We must improve transparency by developing a national police misconduct registry, that includes, amongst other things, excessive force, racial profiling, sexual assault, perjury and falsifying a police report, and creating a national citizen database of complaints against police. Improving transparency also calls for collecting data on actions and detentions by law enforcement agencies and requiring states and local agencies to report use of force data, disaggregated by race, sex, disability, religion, and age.

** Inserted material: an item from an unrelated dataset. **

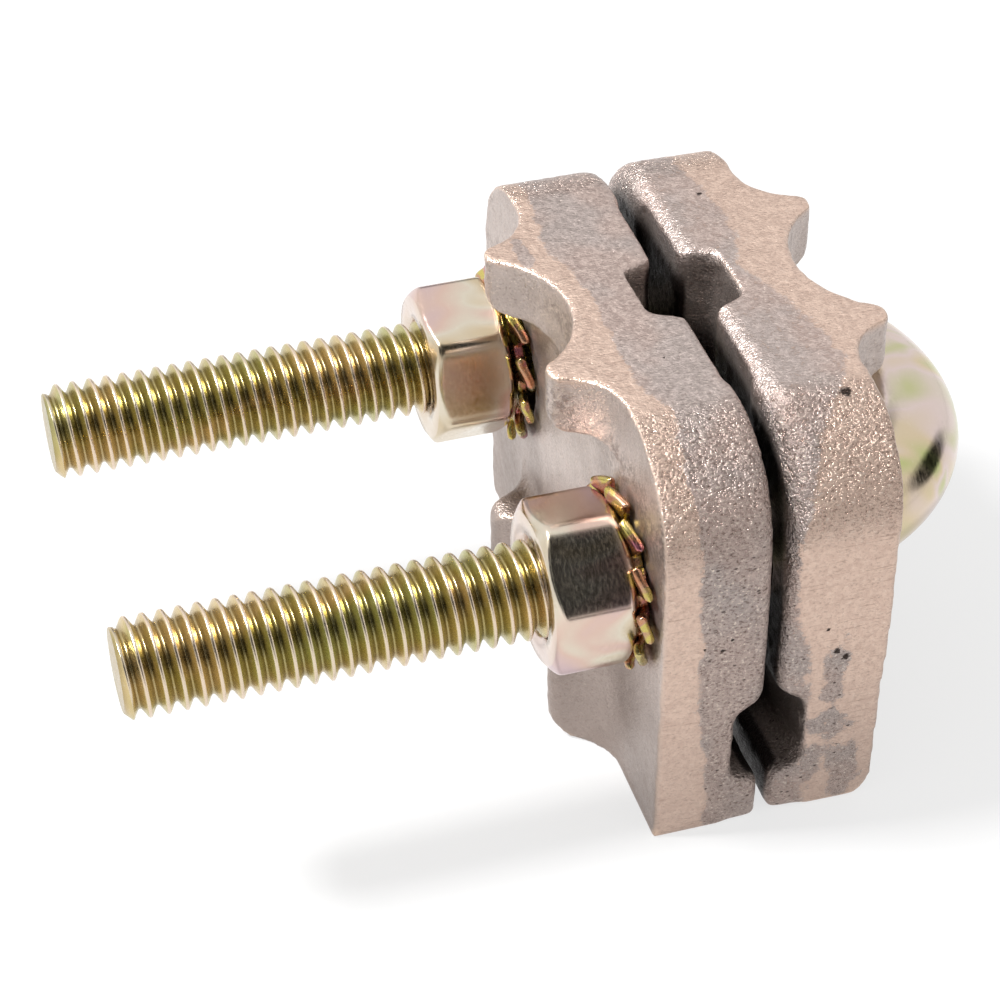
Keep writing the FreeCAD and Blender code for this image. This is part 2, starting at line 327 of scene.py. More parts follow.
def tube_faces(rings, sides, closed):
    """Faces between rings of points; a closed tube also joins its last ring to its first."""
    faces = []
    for ring in range(rings if closed else rings - 1):
        after = (ring + 1) % rings
        for column in range(sides):
            following = (column + 1) % sides
            faces.append((ring * sides + column, ring * sides + following,
                          after * sides + following, after * sides + column))
    return faces


def joined(shells):
    """Points and faces of several shells as those of one mesh."""
    all_points = []
    all_faces = []
    count = 0
    for points, faces in shells:
        all_points.append(points)
        all_faces += [tuple(index + count for index in face) for face in faces]
        count += len(points)
    return np.concatenate(all_points), all_faces


def even_grained(piece, voxel):
    """Rebuild a piece's mesh from small even faces."""
    modifier = piece.modifiers.new("grain", "REMESH")
    modifier.mode = "VOXEL"
    modifier.voxel_size = voxel
    modifier.use_smooth_shade = True
    view = bpy.context.evaluated_depsgraph_get()
    piece.data = bpy.data.meshes.new_from_object(piece.evaluated_get(view))
    piece.modifiers.clear()
    piece.data.materials.clear()


def remeshed(node, name, voxel):
    """Even-grained copy of a node's mesh, in millimetres while it is worked on."""
    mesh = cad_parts[node].data.copy()
    mesh.name = name
    piece = bpy.data.objects.new(name, mesh)
    bpy.context.scene.collection.objects.link(piece)
    work = bmesh.new()
    work.from_mesh(mesh)
    bmesh.ops.remove_doubles(work, verts=work.verts, dist=CASTING_MERGE * MM)
    bmesh.ops.scale(work, vec=(1 / MM,) * 3, verts=work.verts)
    work.to_mesh(mesh)
    work.free()
    even_grained(piece, voxel)
    return piece


def mesh_points(mesh):
    """Places of all points, one row each."""
    points = np.empty(len(mesh.vertices) * 3)
    mesh.vertices.foreach_get("co", points)
    return points.reshape(-1, 3)


def mesh_normals(mesh):
    """Outward directions at all points, one row each."""
    normals = np.empty(len(mesh.vertices) * 3)
    mesh.vertex_normals.foreach_get("vector", normals)
    return normals.reshape(-1, 3)


def set_points(mesh, points):
    """Move all points to new places."""
    mesh.vertices.foreach_set("co", np.asarray(points, float).ravel())
    mesh.update()


class Neighbours:
    """Averages over the points that share an edge."""

    def __init__(self, mesh):
        edges = np.empty(len(mesh.edges) * 2, int)
        mesh.edges.foreach_get("vertices", edges)
        ends = edges.reshape(-1, 2)
        self.here = np.concatenate([ends[:, 0], ends[:, 1]])
        self.there = np.concatenate([ends[:, 1], ends[:, 0]])
        self.count = len(mesh.vertices)
        self.degree = np.maximum(np.bincount(self.here, minlength=self.count), 1)

    def mean(self, values):
        """Mean of each point's neighbours, for one value a point or for a row of them."""
        if values.ndim == 1:
            total = np.bincount(self.here, values[self.there], self.count)
            return total / self.degree
        return np.stack([self.mean(values[:, k]) for k in range(values.shape[1])], 1)

    def blur(self, values, rounds):
        """Values replaced by the mean of their neighbours, a few times over."""
        for _ in range(rounds):
            values = self.mean(values)
        return values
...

We need national standards on the adoption, use and activation of body-worn cameras and dashboard cameras. Body-worn cameras have been critical in shedding a light on police brutality, and they are useful tools for justice. All police departments should be outfitted with a body-worn camera usage and storage program. All officers must be required to wear functioning body-worn cameras, and all police cars should have functioning dash cameras. Prosecutorial and oversight bodies should have direct access to the relevant footage. Policies should also strictly prohibit the tampering of footage or unauthorized access to footage.

Theme V: Improve Hiring Standards and Training

The National Decertification Index, which tracks all decertified police officers, must be expanded to track data on officers who have been fired or resigned due to police misconduct. Agencies should be required to contribute to the Index and use it as a metric for all hiring decisions. This is an important step to prevent problematic officers from moving from one department to the next.